I don’t want more space, the BF hasn’t asked for more space…but I know the necessity is there. Its something I try not to think about too often, simply because I love spending time with him. If I could quit my job just to lounge around the house with him, I probably would. (I can’t, and don’t worry, I won’t.)
Thats exactly why I need to do this.
No, I’m not asking him for more space…if anything I’ve been getting too much of it lately. His schedule is completely the opposite of mine, and often the only time we spend together is from 5pm on Sundays until whatever time it is I need to go to sleep. If I’m lucky I get to see him on Monday. As a result I’ve been hanging around at home…not doing much of anything…watching TV. It has got to stop. I have no life apart from him. I had friends once upon a time, but now they’re all either in another city, or they have friends and lives of their own. Its time for me to venture out and make new friends, distract myself, and live for myself…not for him.

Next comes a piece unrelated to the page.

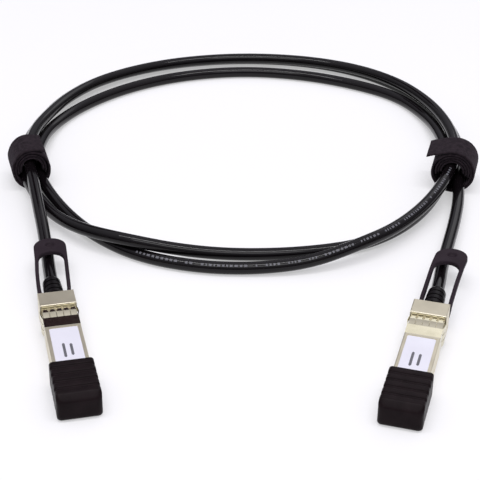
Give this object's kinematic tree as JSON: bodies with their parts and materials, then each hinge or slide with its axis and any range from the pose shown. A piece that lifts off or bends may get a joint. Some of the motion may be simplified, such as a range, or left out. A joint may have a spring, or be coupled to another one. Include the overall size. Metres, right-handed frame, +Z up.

Last weekend he said to me in a conversation “don’t do [something] for me, do it for you”. When he said that it was one of those moments…I realized “holy crap, I’m doing this all for him”. I’ve been planning this future life that I’m not even sure is going to exist. Its not a matter of me having been planning something I didn’t want…the sad part is I don’t know what I want. I stop and think about what I want to achieve in life and there is nothing. I don’t want to achieve anything. I just want to know that I’ll be with him 10 years from now.
I’m losing myself and its going to stop now.
I’m starting with baby steps.
I have been wanting to sign up for some kind of class , but I keep saying I’ll take it “in the future”. I looked into it this morning and I found some belly dancing classes not too far from work. They’re $140 for 8 classes, and I can take extras at $15/class (or $120 for 10). I’m going to a trial class this Saturday, and I’m looking at signing up for one that is in the evenings during the week. Hopefully the class is to my liking, and I’ll be signing up for those 8 classes. (I just noticed that bellydancing isn’t even on that list of mine, but I’m familiar with it and since new things intimidate me I think its a good place to start.)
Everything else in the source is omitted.